A multi-resolution image format would make more sense than optimizing the archive format. There would also be room for additional features like multi-language support, searchable text, … that the current "jpg in a zip" doesn't handle (though one might end up reinventing DJVU here).
- fc417fc80217 days ago
  > A multi-resolution image format
  There are already quite a few cbz archives in the wild that contain jxl encoded images. That's a multi-resolution format at least to the extent that it supports progressive decoding at fixed levels that range from 1:8 to as high as 1:4096. I think it might also support other arbitrary ratios subject to certain encoding constraints but I'm less clear on that.
  Readers might need to be updated to make use of the feature in an intelligent manner though.

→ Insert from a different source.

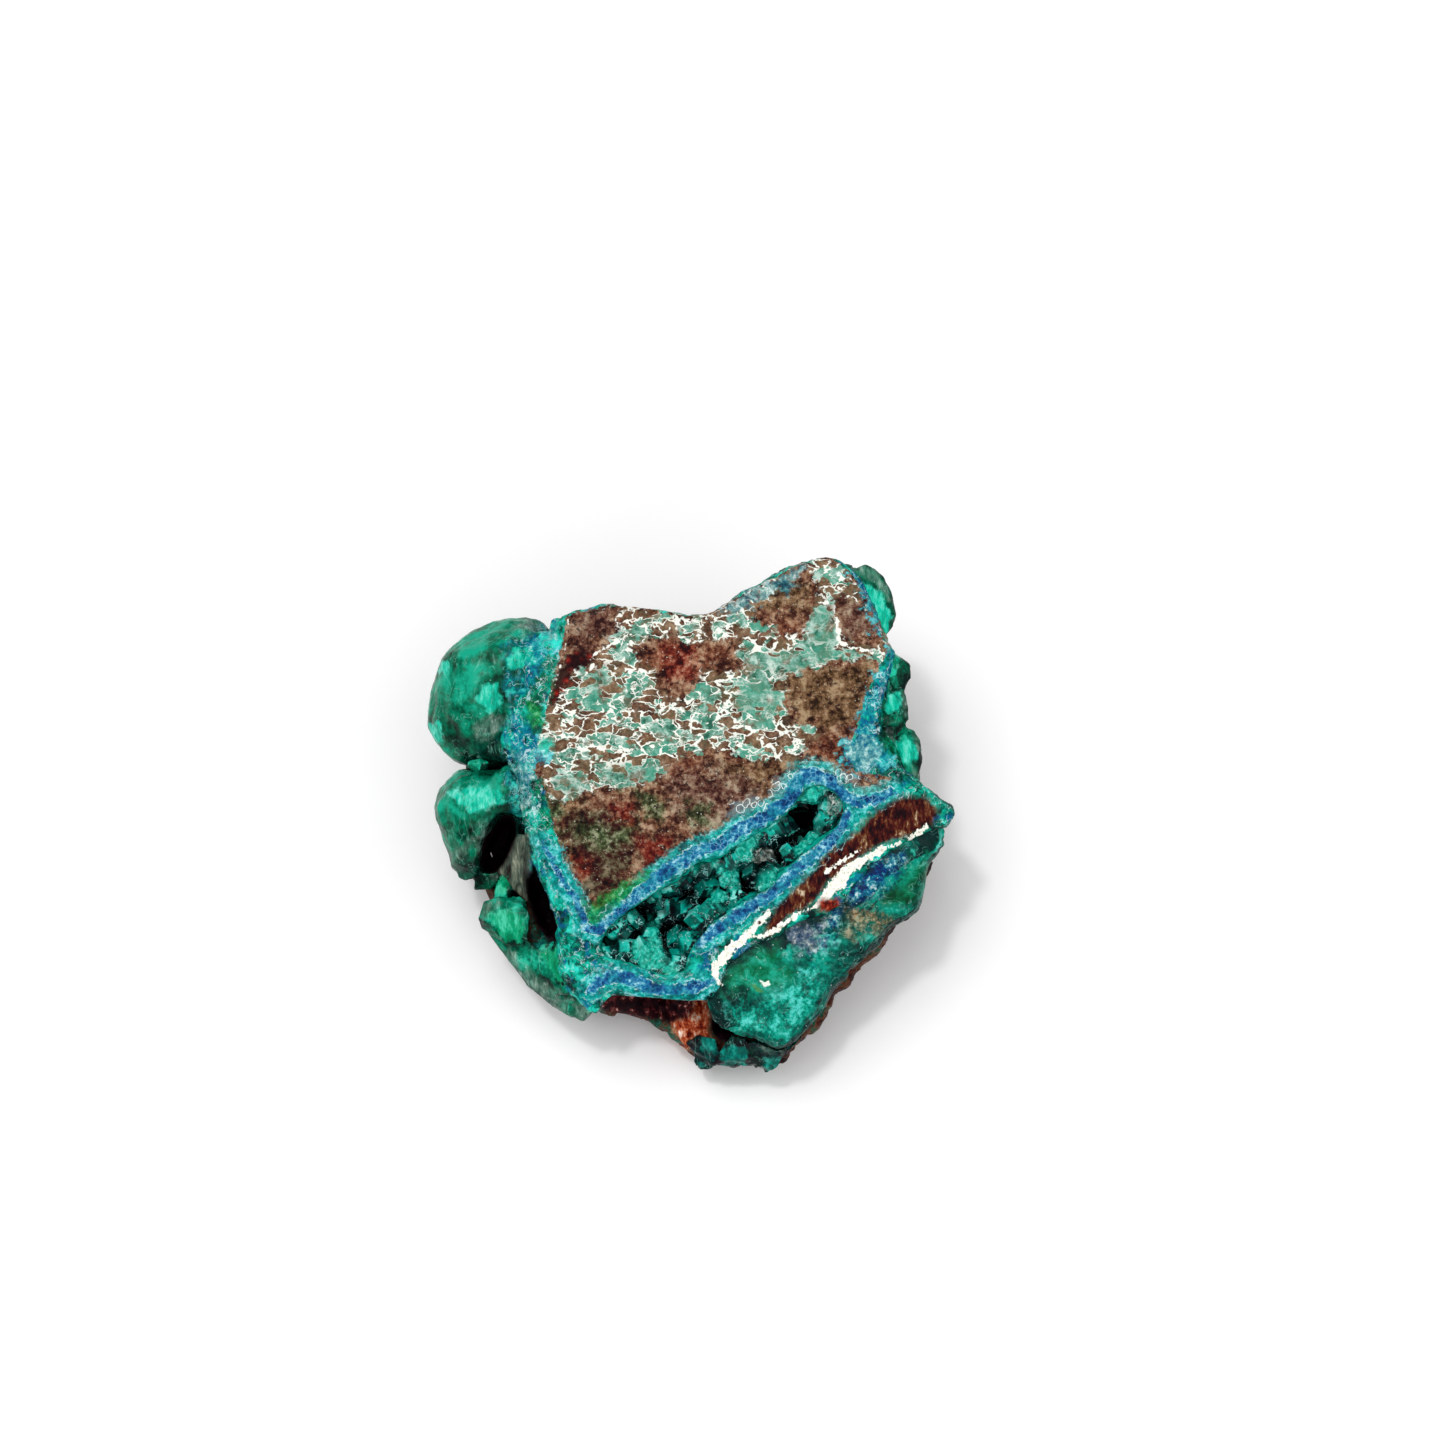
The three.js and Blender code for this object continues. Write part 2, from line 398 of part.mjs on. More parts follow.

The jxl cbzs I've encountered either didn't make use of progressive encoding or else the software I used failed to take advantage of it - I'm not sure which.
its-summertime18 days ago
https://www.reddit.com/r/selfhosted/comments/1qi64pr/i_got_i...
- wernsey18 days ago
  Maybe you should quote the full title of that post:
  "I got into an argument on Discord about how inefficient CBR/CBZ is, so I wrote a new file format. It's 100x faster than CBZ."
  It has some charts, notes and comments
  Here's the old.reddit link: https://old.reddit.com/r/selfhosted/comments/1qi64pr/i_got_i...
riffraff18 days ago
At a glance this looks like an obviously nicer format that a zip of jpegs, but I struggle to think of a time I thought "wow CBZ is a problem here".
I didn't even realize random access is not possible, presumably because readers just support it by linear scanning or putting everything in memory at once, and comic size is peanuts compared to modern memory size.
I suppose this becomes more useful if you have multiple issues/volumes in a single archive.
- aidenn018 days ago
  Random access is completely possible within a zip, to the degree that it's needed for cbz; you might not be able to randomly access within a file, if for some reason the cbz was stored with deflate on a jpeg, but you can always access individual files independently of each other, so seeking to a random page is O(1).
  - formerly_proven18 days ago
    ZIP literally has a central directory.
    I don’t understand what’s the point of any of this over a minimal subset of PDF (one image per page).
PufPufPuf18 days ago
"Native Data Deduplication" not supported in CBZ/CBR? But those are just ZIP/RAR, which are compression formats, deduplication is their whole deal...?
- greysonp17 days ago
  They may be referring to the fact that ZIP compresses each file individually. It can't compress across files. I think RAR does compress across files though.
remix200018 days ago
I thought zips already support random access?
Am4TIfIsER0ppos17 days ago
What's wrong with every page being a separate image file on your disk?
lsbehe18 days ago
Why are the metadata blocks the way they are? I see you used pack directives but there already are plenty of padding and reserved bits. A 19 byte header just seems wrong. https://github.com/ef1500/libbbf/blob/b3ff5cb83d5ef1d841eca1...
yonisto18 days ago
Honest question, something I don't understand, if you use DirectStorage to move images directly to the GPU (I assume into the VRAM) where the decoding take place? directly on the GPU? Can GPU decode PNG? it is very unfriendly format for GPU as far as I know
- PufPufPuf18 days ago
  From the readme: > Note: DirectStorage isn't avaliable for images yet (as far as I know), but I've made sure to accomodate such a thing in the future with this format.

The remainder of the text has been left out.